There have also been moves in the local and regional press to prevent ad-blocking by using a free registration model.
This month the Yorkshire Post – owned by regional publisher Johnston Press – asked readers to register in order to continue reading its content online.
— James Mitchinson (@JayMitchinson) May 2, 2018
The upshot for readers being an improved website experience, and for the paper the ability to strengthen the relationship between its advertisers and their potential customers by deterring ad-blocking.
In a letter to readers, editor James Mitchinson said: “The high-quality journalism produced by the historic organ since 1974 costs money.
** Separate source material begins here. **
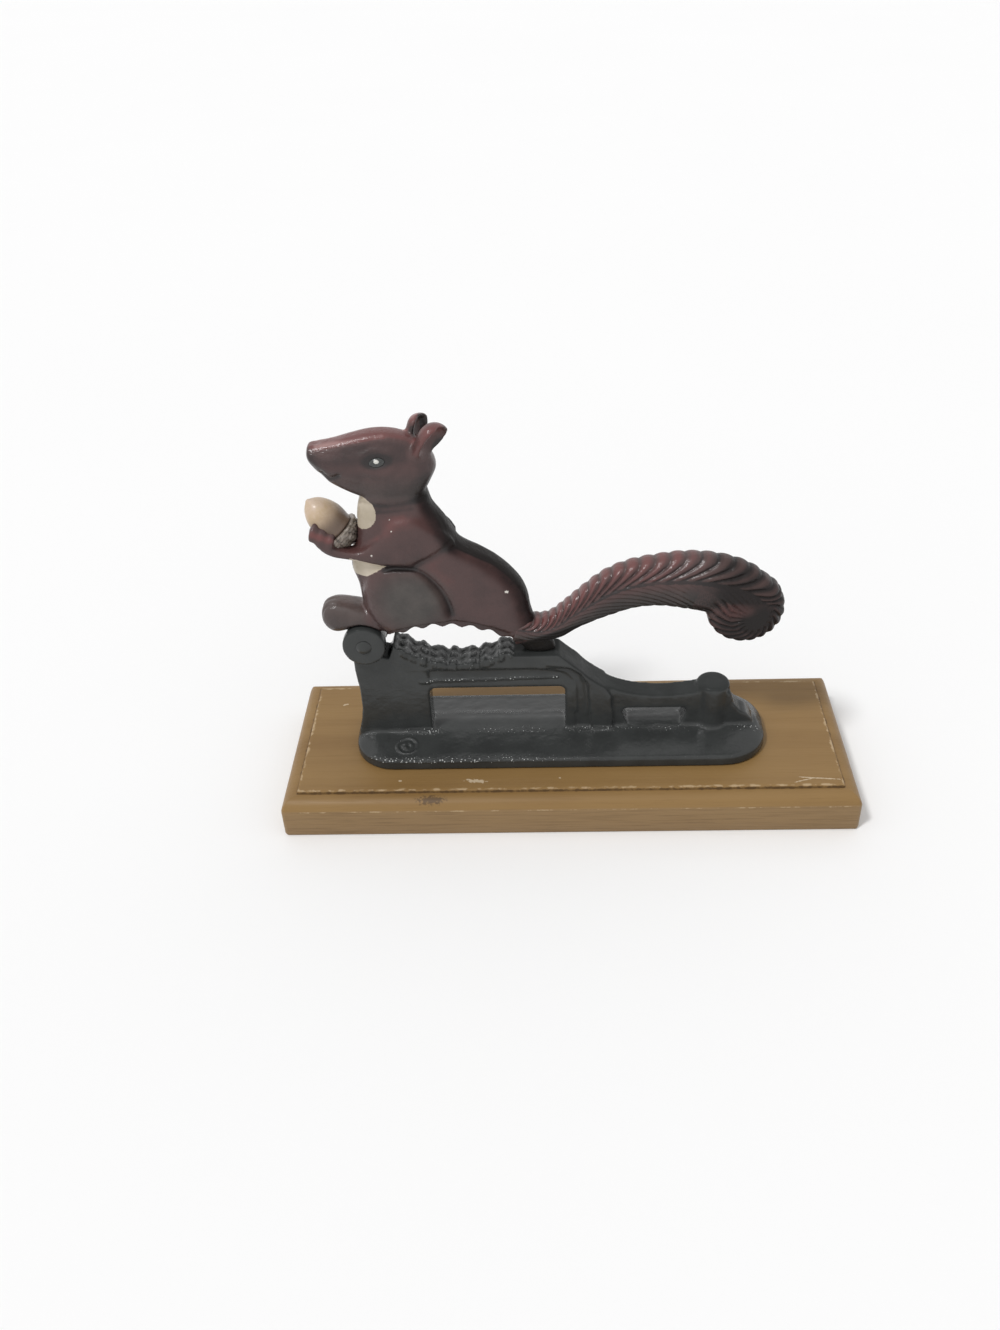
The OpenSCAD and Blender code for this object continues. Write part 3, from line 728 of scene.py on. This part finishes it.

“To ensure The Yorkshire Post can continue to protect and enhance God’s Own County for another 264 years, we need our readers to subscribe to and/or buy our newspaper, and/or subscribe to our digital tablet newspaper, and/or welcome our valued advertisers into your home, online and on mobile.”
Archant’s Hackney Gazette has also put up a micro-paywall to encourage ad-blocking readers to whitelist its website or pay up to 99p for a day’s ad-free online access.
Archant chief content officer and The New European editor, Matt Kelly, told Press Gazette: “At some point you have got to put your foot on the brake and say this is high quality content, it’s expensive and it’s good for your community – you should really feel like making a contribution even if that’s not switching off the adverts that we rely on for our business model.”
He said the publishing group, which has a number of local titles including the Easter Daily Press in Norfolk, is still “open-minded” as to a strategy to make online news pay.
The success of the paywall ad-block deterrent does depend somewhat on websites ensuring their display ads are not so obtrusive to the reader – the very reason many use ad-blocking software – that they are forced to abandon the website altogether.
Kelly added: “The ad industry has been so poor in creating good engaging ad experiences, but there’s no reason why advertising shouldn’t be a really engaging form of content as well.”